#### WHAT YOU HAVE TO DO
Reproduce exactly the opening lines of the listing, stopping after the line that contains "block, +Z is up." and including it.

---- STORED DATA

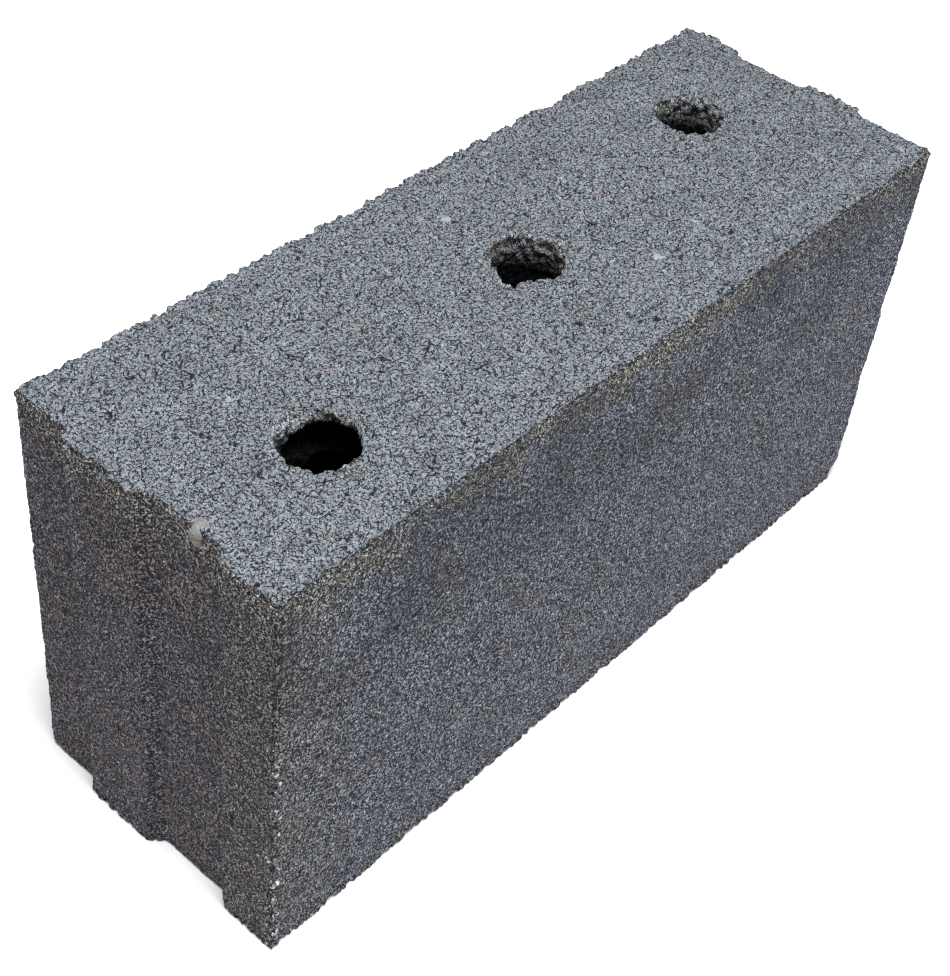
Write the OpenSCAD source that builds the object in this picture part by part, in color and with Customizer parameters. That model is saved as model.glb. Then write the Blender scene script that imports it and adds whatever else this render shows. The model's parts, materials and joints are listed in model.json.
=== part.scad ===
// Concrete wall block, cast in one piece.
// The ends carry a tongue and a groove, so blocks laid in a row key into each other.
// Three round holes run the full height, in a slanted row through the centre of the block.
// The origin is at the centre of the bottom face: +X is along the block, +Z is up.

/* [Block] */
// Length over the proud end faces
block_l = 496; // [380:1:600]
// Width, which is the thickness of the wall it builds
block_w = 170; // [140:1:300]
// Height
block_h = 240; // [100:1:300]
// Bevel that the worn outer edges have
edge_bevel = 3; // [1:0.5:5]

/* [End keys] */
// Width of the tongue at half its depth
tongue_w = 47; // [30:1:50]
// Step between the proud and the recessed end faces
key_depth = 6; // [3:0.5:10]
// How far a slanted flank runs across the end
flank_run = 6; // [3:0.5:10]
// Clearance beside each flank when two blocks are laid together
key_play = 1; // [0.5:0.5:3]

/* [Holes] */
// Diameter of each hole
hole_d = 38; // [20:1:50]
// Number of holes
hole_count = 3; // [2:1:5]
// Distance from an end of the block to the centre of its outer hole
hole_end_dist = 80; // [50:1:120]
// Distance from a long face to the centre of the outer hole nearest to it
hole_side_dist = 59; // [45:1:70]
// Bevel at each worn hole rim
rim_bevel = 3; // [1:0.5:5]

/* [Hidden] */
$fn = 96;
concrete = [0.45, 0.47, 0.49];
cut_over = 1;

// Flank centres across the left end, from the front shoulder to the back one
groove_front_y = -(tongue_w + 1.5 * key_play);
tongue_front_y = key_play / 2;
tongue_back_y = tongue_front_y + tongue_w;

proud_x = -block_l / 2;
recessed_x = proud_x + key_depth;

// Centre of the outer hole at the right end; the left one is opposite it
outer_hole = [block_l / 2 - hole_end_dist, block_w / 2 - hole_side_dist];

// The left end seen from above, front to back
left_end = [
    [proud_x, -block_w / 2 + edge_bevel],
    [proud_x, groove_front_y - flank_run / 2],
    [recessed_x, groove_front_y + flank_run / 2],
    [recessed_x, tongue_front_y - flank_run / 2],
    [proud_x, tongue_front_y + flank_run / 2],
    [proud_x, tongue_back_y - flank_run / 2],
    [recessed_x, tongue_back_y + flank_run / 2],
    [recessed_x, block_w / 2 - edge_bevel],
    [recessed_x + edge_bevel, block_w / 2]
];

// The bevelled corner between the front face and the left end
front_corner = [[proud_x + edge_bevel, -block_w / 2]];

// Half of the outline, and the other half as the same points turned half a turn
half_outline = concat(front_corner, left_end);
outline = concat(half_outline, -half_outline);

// A rectangle on the floor, centred in X, with its four corners bevelled
module bevelled_section(width, height, bevel) {
    half = width / 2;
    polygon([
        [-half + bevel, 0],
        [half - bevel, 0],
        [half, bevel],
        [half, height - bevel],
        [half - bevel, height],
        [-half + bevel, height],
        [-half, height - bevel],
        [-half, bevel]
    ]);
}

// The block without its holes: the keyed outline, with its top and bottom edges bevelled
module keyed_body() {
    intersection() {
        linear_extrude(height = block_h) polygon(outline);
        rotate([90, 0, 90])
            linear_extrude(height = block_l + 2 * cut_over, center = true)
                bevelled_section(block_w, block_h, edge_bevel);
        rotate([90, 0, 0])
            linear_extrude(height = block_w + 2 * cut_over, center = true)
                bevelled_section(block_l, block_h, edge_bevel);
    }
}

// A hole through the full height, opened out at both rims
module hole_cutter() {
    hole_r = hole_d / 2;
    translate([0, 0, -cut_over]) cylinder(h = block_h + 2 * cut_over, r = hole_r);
    for (top = [0, 1])
        translate([0, 0, top * block_h]) mirror([0, 0, top]) translate([0, 0, -cut_over])
            cylinder(
                h = rim_bevel + cut_over,
                r1 = hole_r + rim_bevel + cut_over,
                r2 = hole_r
            );
}

module block() {
    color(concrete)
        difference() {
            keyed_body();
            for (i = [0 : hole_count - 1])
                translate(outer_hole * (2 * i / (hole_count - 1) - 1)) hole_cutter();
        }
}

block();
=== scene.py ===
import json
import math
import bpy
import numpy as np
from mathutils import Matrix, Vector


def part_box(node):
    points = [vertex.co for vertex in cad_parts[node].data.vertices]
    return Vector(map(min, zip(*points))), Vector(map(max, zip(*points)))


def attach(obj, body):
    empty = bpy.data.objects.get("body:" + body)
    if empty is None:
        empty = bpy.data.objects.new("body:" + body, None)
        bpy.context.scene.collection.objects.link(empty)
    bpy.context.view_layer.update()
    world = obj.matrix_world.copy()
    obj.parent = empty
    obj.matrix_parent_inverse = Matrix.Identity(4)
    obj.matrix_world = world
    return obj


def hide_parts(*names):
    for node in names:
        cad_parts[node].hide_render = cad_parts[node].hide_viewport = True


# A dry-cast concrete wall block with keyed ends and three round holes.
# Sizes in the dictionaries are in millimetres, and the scene is in metres.

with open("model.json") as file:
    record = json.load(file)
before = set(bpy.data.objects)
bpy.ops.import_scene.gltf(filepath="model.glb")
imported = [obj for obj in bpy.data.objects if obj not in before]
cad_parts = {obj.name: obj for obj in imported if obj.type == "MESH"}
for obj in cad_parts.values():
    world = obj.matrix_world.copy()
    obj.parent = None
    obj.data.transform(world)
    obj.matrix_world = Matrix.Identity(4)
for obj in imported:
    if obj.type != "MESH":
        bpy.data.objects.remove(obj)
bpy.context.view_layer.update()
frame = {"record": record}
mm = 0.001
low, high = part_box("block")
size = high - low
centre = (low + high) / 2
holes = [mount for mount in frame["record"]["mounts"] if mount["name"].startswith("hole_")]
holeRadius = holes[0]["dims"]["r_mm"]


def deselect():
    bpy.ops.object.select_all(action="DESELECT")


def pick(piece):
    deselect()
    piece.select_set(True)
    bpy.context.view_layer.objects.active = piece


def applyModifier(piece, kind, **settings):
    pick(piece)
    bpy.ops.object.modifier_add(type=kind)
    modifier = piece.modifiers[-1]
    for name, value in settings.items():
        setattr(modifier, name, value)
    bpy.ops.object.modifier_apply(modifier=modifier.name)


def addNode(tree, kind, inputs=None, **settings):
    # A node given as an input is linked from its first output
    node = tree.nodes.new(kind)
    for name, value in settings.items():
        setattr(node, name, value)
    for key, value in (inputs or {}).items():
        if isinstance(value, bpy.types.Node):
            value = value.outputs[0]
        if isinstance(value, bpy.types.NodeSocket):
            tree.links.new(value, node.inputs[key])
        else:
            node.inputs[key].default_value = value
    return node


def linear(hexColour):
    parts = [int(hexColour[i:i + 2], 16) / 255 for i in (0, 2, 4)]
    return [c / 12.92 if c <= 0.04045 else ((c + 0.055) / 1.055) ** 2.4 for c in parts] + [1]


cameraView = dict(
    place=(-580.4, -421.3, 750.6),
    azimuth=-53.09,  # this and the next two in degrees
    elevation=42.98,
    roll=6.96,
    lens=68.15,
    clipStart=10,
)


def addCamera():
    view = cameraView
    place = Vector(view["place"]) * mm
    bpy.ops.object.camera_add(location=place)
    camera = bpy.context.object
    camera.name = "camera"
    turn = Matrix.Rotation(math.radians(view["azimuth"]), 4, "Z")
    tip = Matrix.Rotation(math.radians(90 - view["elevation"]), 4, "X")
    roll = Matrix.Rotation(math.radians(view["roll"]), 4, "Z")
    camera.matrix_world = Matrix.Translation(place) @ turn @ tip @ roll
    camera.data.lens = view["lens"]
    camera.data.sensor_fit = "HORIZONTAL"
    camera.data.clip_start = view["clipStart"] * mm
    bpy.context.scene.camera = camera


stage = dict(
    floorRadius=6000,
    floorColour="f4f4f4",
    roomColour="eef2f8",
    roomStrength=0.35,
    filterWidth=1.3,  # a narrow filter keeps single grains crisp
    # a softbox above and behind the block, and a weaker one in front of it
    softboxes=[
        dict(name="skyLight", place=(-350, -350, 2500), width=900, watts=92),
        dict(name="frontLight", place=(900, -2200, 1200), width=600, watts=14),
    ],
)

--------

#### RESULT FOR THIS TASK
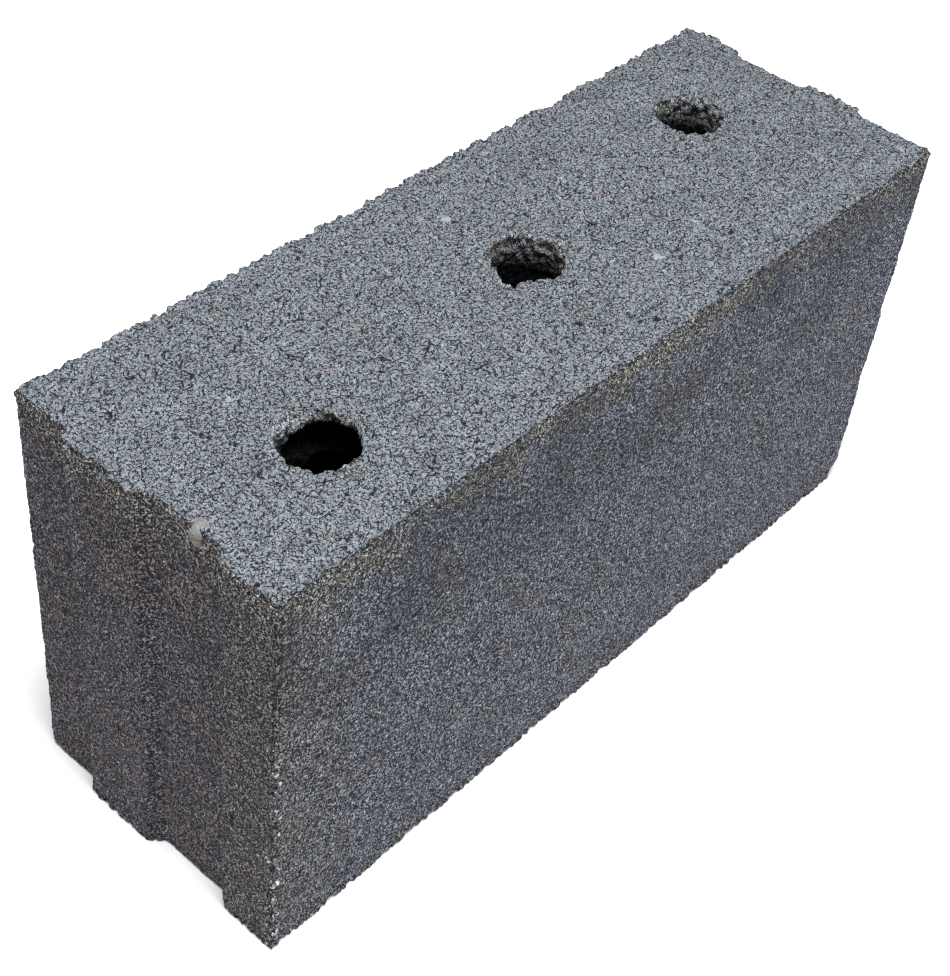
Write the OpenSCAD source that builds the object in this picture part by part, in color and with Customizer parameters. That model is saved as model.glb. Then write the Blender scene script that imports it and adds whatever else this render shows. The model's parts, materials and joints are listed in model.json.
=== part.scad ===
// Concrete wall block, cast in one piece.
// The ends carry a tongue and a groove, so blocks laid in a row key into each other.
// Three round holes run the full height, in a slanted row through the centre of the block.
// The origin is at the centre of the bottom face: +X is along the block, +Z is up.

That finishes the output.